Senator NEWLANDS. My recollection is that he states particularly that one of the greatest evils of corporate organization is the power of one corporation to hold the stock of another corporation. He puts it as broadly as that. I may be mistaken about that, however.

Mr. KRAUTHOFF. I might not differ with him, if I knew the particular nature of the corporation he had in mind; but I do not think that a holding company is necessarily an evil.

Senator NEWLANDS. I think you will find that he made that statement as broadly as I gave it, in his Duluth speech, and possibly in one of his reports.

Mr. KRAUTHOFF. I may be speaking of holding companies of a different nature.

Senator NEWLANDS. As I understand it, he condemns the practice of permitting one corporation to hold any stock in another corpora

tion.

Mr. KRAUTHOFF. That is an advanced theory to which I have not progressed.

Senator NEWLANDS. If, however, the general contention should be, not in favor of the absolute prohibition of the holding of stock in other companies, but a prohibition against holding the control, we could easily legislate against that. Now, the question in my mind is, and that is the question I put to you, whether we could not, by the persuasive power of a national statute of that kind, practically correct the admitted evils that exist now in the organization of State corporations through the varying State laws, which, as you know, vie with each other, not in imposing proper restrictions, but in giving the freest indulgence to corporations.

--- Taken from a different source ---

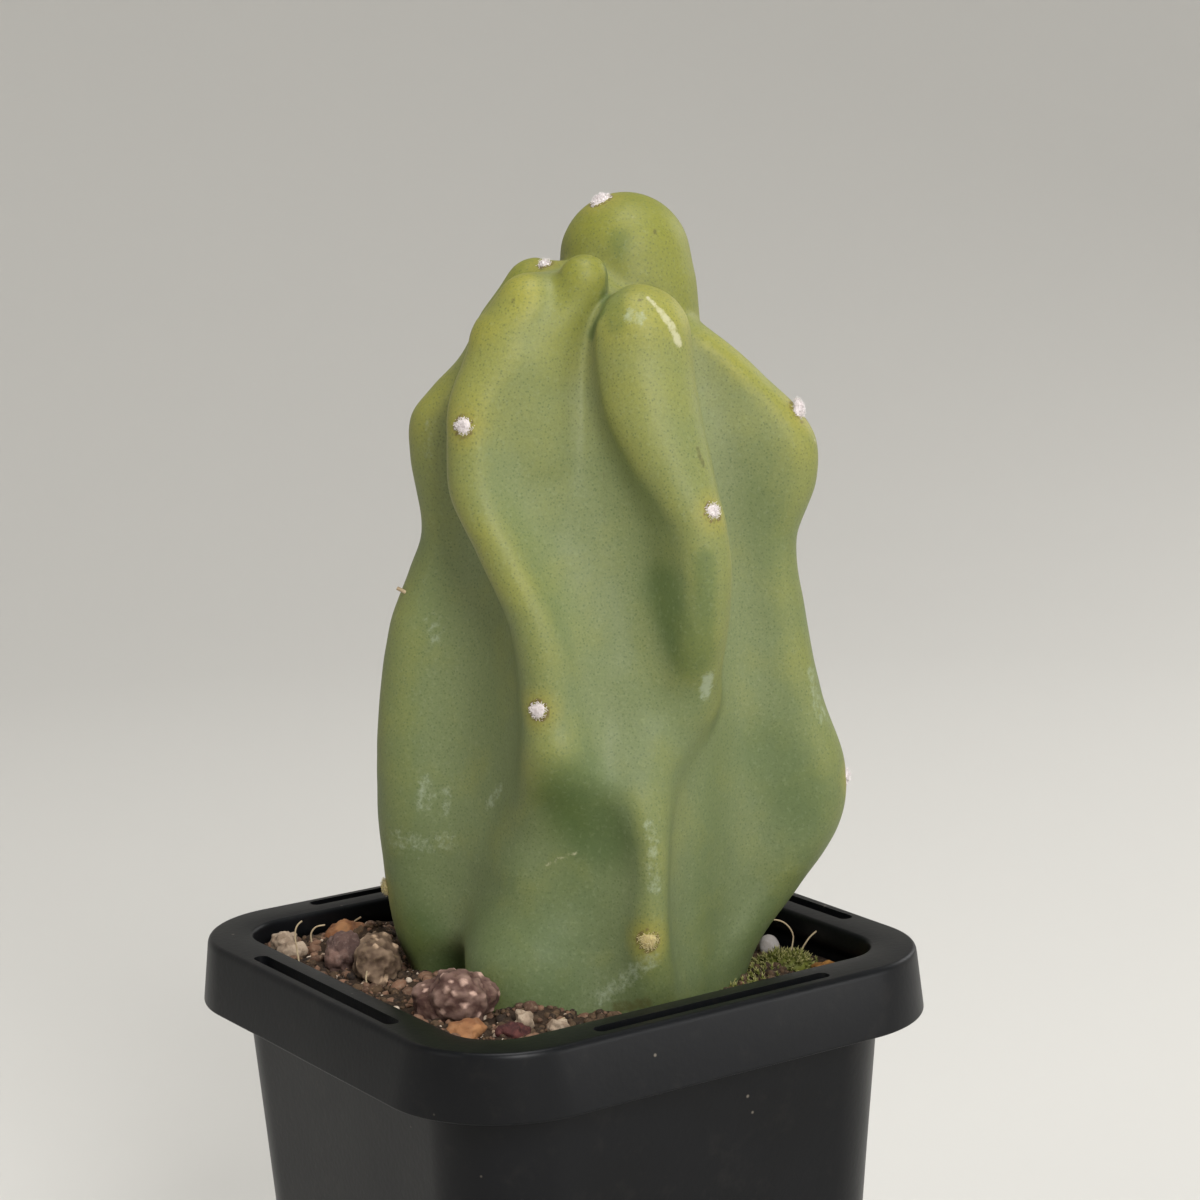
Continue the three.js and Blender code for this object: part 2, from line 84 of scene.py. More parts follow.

Mr. KRAUTHOFF. If I understand your question, it involves the persuasive force of an enactment. The practical difficulty about a permissive or persuasive enactment is that the very people which you may want to reach would refuse to be persuaded.

Senator NEWLANDS. They could, of course, escape, but they would suffer the consequences, which would be an inability to enter into interstate commerce. I assume that no corporation of any consequence would be willing to voluntarily submit itself to that privation, and that the privilege of entering intersate commerce is so valuable a one that no corporation of large operations could afford to be without it, and that consequently it would necessarily adapt its organization to the requirements of a national statute.

Mr. KRAUTHOFF. I have often thought that if the corporations which are engaged in large business transactions could have, with the consent of the States-and I doubt very much its effectiveness without such consent-one law which they would comply with, and which would be a universal protection to them everywhere, it would be a distinct advantage to them. If, however, they were granted a Federal charter, which gave them power to violate the laws of Texas, for instance, you would at once precipitate a serious situation.

Senator NEWLANDS. It would not be violative of the law of Texas. Mr. KRAUTHOFF. Well, you would have to overcome the restrictions imposed by the laws of that State.

Senator NEWLANDS. No; it would not be in contradiction of that at all. It would simply say to a corporation organized under the laws of Texas: "It is true that your law permits you to overca pitalize; it is true that your law permits you to hold the stock of another

corporation. You are at liberty to comply with that law provided you engage only in State commerce. But if you desire to engage in interstate commerce, then we propose that in your articles of incorporation you shall declare that you will not hold the stock of other companies, and that your capitalization shall only represent the cash or a fair valuation of your property." How does that annul the constitution of Texas? It leaves it still operative within its proper jurisdiction and domain in the matter of purely State com

merce.

Mr. KRAUTHOFF. I have not the statutes of Texas before me. But as I recall it, roughly speaking, the law of Texas prohibits any corporation, domestic or foreign, from owning more than one plant engaged in producing the same products. You can not safely assume offhand that the Supreme Court will say that it is constitutional for Congress to pass a law which says to the State of Texas: "Notwithstanding your statute, this Federal corporation is authorized to do a local business in your State under the terms of the Federal statute, with power to have as many plants as it pleases." Senator NEWLANDS. I am speaking thus far now simply of the restrictions. You are speaking of the power.

Mr. KRAUTHOFF. I take it that they go together. Senator NEWLANDS. But assuming that case. Assume the case where the national statute permits a corporation engaged in interstate commerce to own more than one plant; to own, we will say, a plant in every State; and the law of Texas forbids a corporation doing business in that State and engaging in State commerce to own more than one plant anywhere. I imagine in that case that the corporation claiming the benefit of the Federal license or charter and organized with more than one plant would not be permitted to engage in State commerce in the State of Texas.

Mr. KRAUTHOFF. Yes, sir.

Senator NEWLANDS. What harm is there in that?

Mr. KRAUTHOFF. But supposing it wants to so engage?

Senator NEWLANDS. Supposing it wants to. That is no answer. The answer is that the State of Texas is a sovereignty within its proper jurisdiction-as great a sovereignty as the United States. It has as great sovereign powers within its jurisdiction, and within its jurisdiction, namely, purely State commerce, it declares that no corporation shall engage in State commerce that owns more than one plant. Why should not that law be obeyed just as the national law should also be obeyed?

Mr. KRAUTHOFF. Suppose it should be that it wanted to qualify in Texas, because a part of its raw material was obtained there, or because it was a particularly valuable place for the output of its product. It would, therefore, be constrained to form a Texas corporation.

Senator NEWLANDS. If it did that it would be violating the Federal statute, which prohibits corporations doing interstate business from holding the stock of other corporations.

Mr. KRAUTHOFF. Would you believe it wise, in that particular case, to deny the right of the Federal corporation to own the instrumentality

Senator NEWLANDS. I am not speaking of the Federal corporation. I am speaking of a corporation organized and acting under a Federal license or charter.